For a Texas girl, this is very hard to swallow. It sounds foreign. COMPLETELY FOREIGN. I was in a convenience store in San Antonio once and a Yankee/Non-Texan walked in and asked the college age clerk at the cash register, “Where’s your pop?”
The kid looked at him strangely and replied, “I guess he’s at work!”
Something unique to Houston is the name given to frontage roads along the interstates. Elsewhere they’re called frontage roads or access roads…even arteries. But in Houston (and almost exclusively so) they’re called “feeder roads”. Why? I have no idea
We call it “macaroni and cheese” in these parts; I hear it referred to “cheese and mac” or “mac and cheese” in other parts of the country. I understand in parts of the far Northeast and Canada, it’s actually called “Kraft Dinner”. As in “Oh, tonight kids we’re having fried chicken and Kraft Dinner” and to the culinary enlightened in those parts, that portends a meal consisting of macaroni and cheese. Very interesting.
While not necessarily a regional phrase, I hear people say “burgers and dogs” a lot. A whole lot. This bothers me a wee bit. Not sure why, but it does. And when people refer to a hot dog as a frank, seriously I cringe. I mean, who calls a hot dog wiener a frank other than your 80-year-old Uncle Sal from Hoboken???

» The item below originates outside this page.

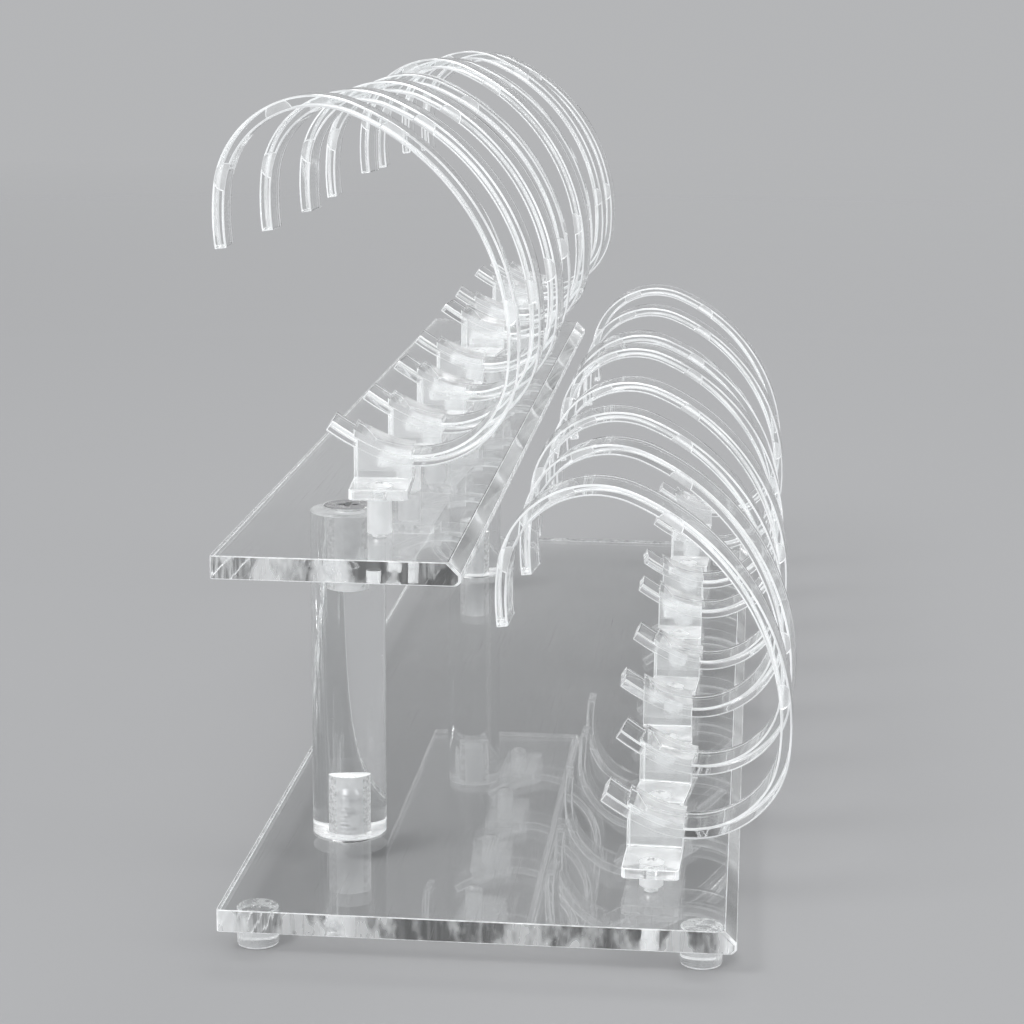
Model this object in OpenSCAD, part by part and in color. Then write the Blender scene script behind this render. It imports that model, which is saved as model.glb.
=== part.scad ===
// Two-tier clear acrylic display rack. A long base plate on four round feet carries two columns,
// the columns carry a narrower upper plate, and a row of eight open oval rings stands on each plate.
// Every ring is one moulding: a flat strip bent into a leaning oval, with a block and a screw tab
// at its foot. A countersunk screw holds each tab down on a short round post.
// The long side runs along Y, the front is at -Y, and the rings open towards -X.
// The origin is the middle of the whole footprint, at the height of the surface it stands on.

/* [Plates] */
// Length of both plates, along the rack
plate_length = 360; // [356:1:400]
// Width of the upper plate, across the rack. Its left edge stands over the base plate's left edge
upper_w = 52; // [46:1:54]
// Thickness of the sheet both plates are cut from
sheet_t = 5; // [4:0.5:6]
// Bevel along the top of each plate's right edge
bevel = 2.6; // [1.5:0.1:3]
// Small break along the bottom of each plate's right edge
edge_break = 0.8; // [0.3:0.1:1.2]
// Radius of the plates' four corners, seen from above
corner_r = 0.8; // [0.4:0.1:2]

/* [Feet] */
// Diameter of the round feet
foot_d = 9; // [8:0.5:12]
// Height of the round feet
foot_h = 5; // [4:0.5:8]
// Break round the rim that a foot stands on
foot_break = 0.5; // [0.2:0.1:1]
// Distance from the base plate's edges to the middle of a foot
foot_inset = 7.5; // [7:0.1:10]

/* [Columns] */
// Diameter of the two columns
column_d = 17; // [15:0.5:19]
// Length of the columns between the plates
column_h = 72; // [70:1:74]
// Distance from the plates' left edges to the columns' axes
column_inset_x = 20; // [18:0.5:22]
// Distance from each end of the plates to the nearer column's axis
column_inset_y = 53; // [48:1:58]
// Depth of the hole drilled into each end of a column
column_bore_depth = 14; // [13:0.5:20]
// Diameter of the screws that hold the columns
column_screw_d = 6; // [5:0.1:6.6]
// Diameter of those screws' countersunk heads
column_head_d = 11; // [10:0.1:11.4]
// Length of those screws, head included
column_screw_length = 16; // [14:0.5:16.5]

/* [Rings] */
// Outer radius of the oval's two ends
ring_end_r = 21.9; // [21.4:0.1:22.4]
// Step of the oval: its half length is the end radius and three steps, its half width one step
ring_step = 6.9; // [6.6:0.1:7]
// Lean of the oval's long axis towards the open side, from upright
ring_lean = 31; // [30:0.5:32]
// Width of the strip, along the rack
strip_w = 12; // [9:0.5:12.5]
// Thickness of the strip
strip_t = 2.6; // [2.2:0.1:2.8]
// Length of the strip past the lower joint of its curves, out to the free lower end, in degrees
lower_reach = 13.2; // [8:0.1:14]
// Length of the strip past the upper joint of its curves, down to the hanging tip, in degrees
upper_reach = 13.3; // [8:0.1:14]

/* [Ring feet] */
// Width of the screw tab
tab_w = 12.6; // [12:0.1:13]
// Thickness of the screw tab
tab_t = 2.3; // [2:0.1:2.6]
// Radius of the tab's two front corners
tab_corner = 1.2; // [0.5:0.1:2]
// Length of the tab in front of its screw's axis
tab_front = 5; // [4.4:0.1:5.5]
// Distance from the screw's axis to the front face of the strip
strip_front = 8.7; // [8:0.1:9.5]
// Height of the strip's lowest outer point above the tab
strip_lift = 2.3; // [1.8:0.1:3]
// Thickness added to the inside of the strip over the block
saddle_t = 1; // [0.6:0.1:1.3]
// Distance from the screw's axis to the middle of the oval, towards the open side
ring_offset = 3.4; // [3:0.1:4]
// Diameter of the tab's screws
ring_screw_d = 3; // [2.5:0.1:3.2]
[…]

I must admit, I kind cringe when I hear pizza referenced as “a pie” and the same visceral reactions occurs when I’m at Baskin-Robbins and I hear someone order “shakes and malteds”.
I remember once hearing a colleague ask for a “wedge of chocolate cake”.
My sister Kathy once laughed when she heard someone ask for a “slice” of Juicy Fruit gum. Oh, she laughed…UNTIL she saw on the packaging that each pack offered six delicious SLICES of product.
Was her face red.
It’s “peanut butter and jelly” in my world, yet I hear it conveniently abbreviated to “P-B and J”. I first heard a sandwich referred to as P-B and J only recently.
I am decidedly not a fan of the words “snarky” and “meme”. I’m not even sure what they mean, but I don’t like them.
And finally, this can tear the ass out of me faster than curry-laden Indian food. I will only say this once.
It is anyway…NOT ANYWAYS. There is no “S” attached to the ending of this word. It has sadly, tragically become slang and now pervasive in this country and IT IS WRONG. Here’s why: the word is already pluralized by the prefix “any”; therefore, anyways (with an “s”) is incorrect. Don’t use it. Seriously. If you do, you’ll never get a job and you’ll go broke and live a horribly unfulfilled life completely unloved, overweight and homeless–forced to wear fashions from last season and THAT will make you a blight to society.
I hear someone utter “anyways” and it is the equivalent to the agonizing sound of fingernails on a chalkboard or listening to Fran Drescher with inflamed adenoids reading “The Charge of The Light Brigade” out loud.
Yes, I know. You’re wondering about the burr I’m rectally concealing, right?
I’m well aware of the credence I should give that old adage, “vive le difference”. I embrace the reality that people are not the same everywhere. And yes, I know I’m being picky but dammit, every once in a while, I need to let off a little steam. You see lately, I find that I’m easily agitated and well, let’s just color me “moody”.
This too shall pass but in the interim, bare with me. Here, I’ll give you a topic: Madison Square Garden is neither square nor capable of growing vegetation—discuss while I look for a bottle of Progesterone.